● **Brief**: Reproduce the material in full, unchanged.

● **Material provided**:
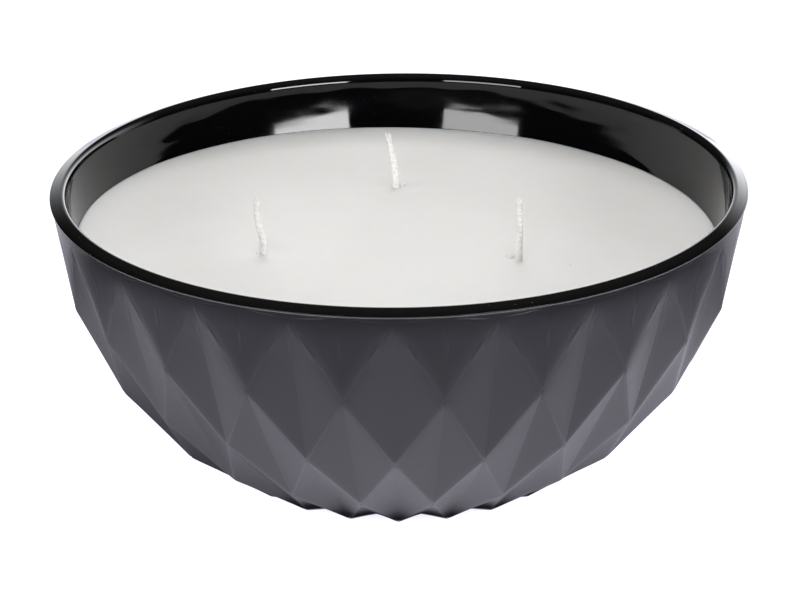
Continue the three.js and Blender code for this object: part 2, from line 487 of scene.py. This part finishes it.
def wick_cotton():
    """Braided cotton with fibres along the strands, wax-soaked low down and dry at the tip; its foot
    is painted paler and its tip dimmer, as painted light.
    """
    nodes = Nodes("wick_cotton")
    fibre = nodes.noise(2400, 4, 0.6, (1, 1, 0.25))
    threads = nodes.ramp(fibre, 0.3, 0.7)
    # The waxed foot's paler colour and the dry tip's dimmer one are partly painted light.
    dry_dim = nodes.mix(threads, (0.58, 0.57, 0.545), (0.66, 0.65, 0.625))
    waxed_lit = nodes.mix(threads, (0.77, 0.76, 0.735), (0.84, 0.835, 0.815))
    rise = nodes.ramp(nodes.axis("Z"), WAXED_LIT_TOP * MM, DRY_DIM_START * MM)
    nodes.link(nodes.mix(rise, waxed_lit, dry_dim), "Base Color")
    nodes.link(nodes.ramp(fibre, 0.3, 0.7, 0.6, 0.85), "Roughness")
    nodes.set(Sheen_Weight=0.3)
    nodes.bump(fibre, 0.05)
    return nodes.material


def tin_plate():
    """Thin tinned sheet with rolling lines and dull patches."""
    nodes = Nodes("tin_plate")
    lines = nodes.noise(900, 3, 0.6, (1, 14, 1))
    patches = nodes.noise(180, 4)
    colour = nodes.mix(nodes.ramp(patches, 0.35, 0.7), (0.66, 0.67, 0.68), (0.52, 0.52, 0.52))
    nodes.link(colour, "Base Color")
    nodes.link(nodes.ramp(nodes.add(lines, patches), 0.7, 1.3, 0.24, 0.46), "Roughness")
    nodes.set(Metallic=1.0)
    nodes.bump(lines, 0.01)
    return nodes.material


def adhesive_foam():
    """A pale foam dot with small cells."""
    nodes = Nodes("adhesive_foam")
    cells = nodes.cells(2200)
    colour = nodes.mix(nodes.ramp(cells, 0.1, 0.6), (0.6, 0.57, 0.5), (0.76, 0.74, 0.67))
    nodes.link(colour, "Base Color")
    nodes.set(Roughness=0.85)
    nodes.bump(cells, 0.06)
    return nodes.material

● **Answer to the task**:
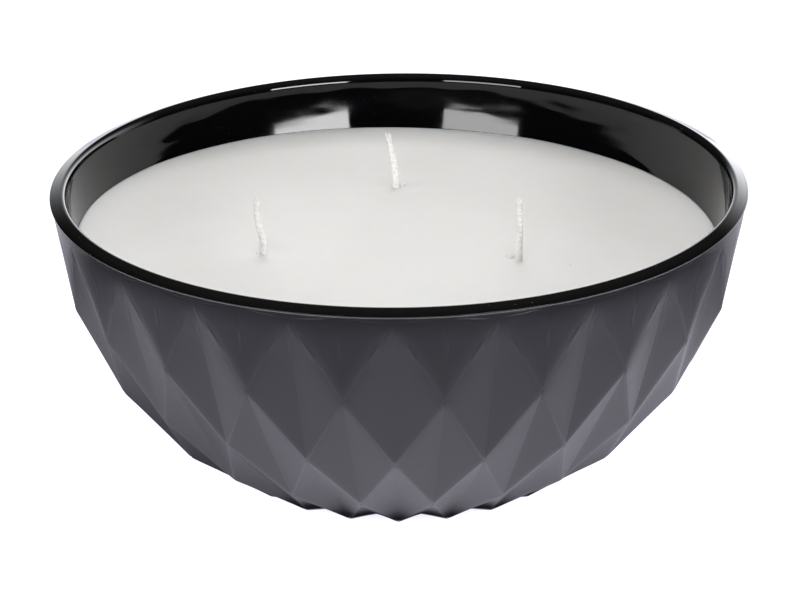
Continue the three.js and Blender code for this object: part 2, from line 487 of scene.py. This part finishes it.
def wick_cotton():
    """Braided cotton with fibres along the strands, wax-soaked low down and dry at the tip; its foot
    is painted paler and its tip dimmer, as painted light.
    """
    nodes = Nodes("wick_cotton")
    fibre = nodes.noise(2400, 4, 0.6, (1, 1, 0.25))
    threads = nodes.ramp(fibre, 0.3, 0.7)
    # The waxed foot's paler colour and the dry tip's dimmer one are partly painted light.
    dry_dim = nodes.mix(threads, (0.58, 0.57, 0.545), (0.66, 0.65, 0.625))
    waxed_lit = nodes.mix(threads, (0.77, 0.76, 0.735), (0.84, 0.835, 0.815))
    rise = nodes.ramp(nodes.axis("Z"), WAXED_LIT_TOP * MM, DRY_DIM_START * MM)
    nodes.link(nodes.mix(rise, waxed_lit, dry_dim), "Base Color")
    nodes.link(nodes.ramp(fibre, 0.3, 0.7, 0.6, 0.85), "Roughness")
    nodes.set(Sheen_Weight=0.3)
    nodes.bump(fibre, 0.05)
    return nodes.material


def tin_plate():
    """Thin tinned sheet with rolling lines and dull patches."""
    nodes = Nodes("tin_plate")
    lines = nodes.noise(900, 3, 0.6, (1, 14, 1))
    patches = nodes.noise(180, 4)
    colour = nodes.mix(nodes.ramp(patches, 0.35, 0.7), (0.66, 0.67, 0.68), (0.52, 0.52, 0.52))
    nodes.link(colour, "Base Color")
    nodes.link(nodes.ramp(nodes.add(lines, patches), 0.7, 1.3, 0.24, 0.46), "Roughness")
    nodes.set(Metallic=1.0)
    nodes.bump(lines, 0.01)
    return nodes.material


def adhesive_foam():
    """A pale foam dot with small cells."""
    nodes = Nodes("adhesive_foam")
    cells = nodes.cells(2200)
    colour = nodes.mix(nodes.ramp(cells, 0.1, 0.6), (0.6, 0.57, 0.5), (0.76, 0.74, 0.67))
    nodes.link(colour, "Base Color")
    nodes.set(Roughness=0.85)
    nodes.bump(cells, 0.06)
    return nodes.material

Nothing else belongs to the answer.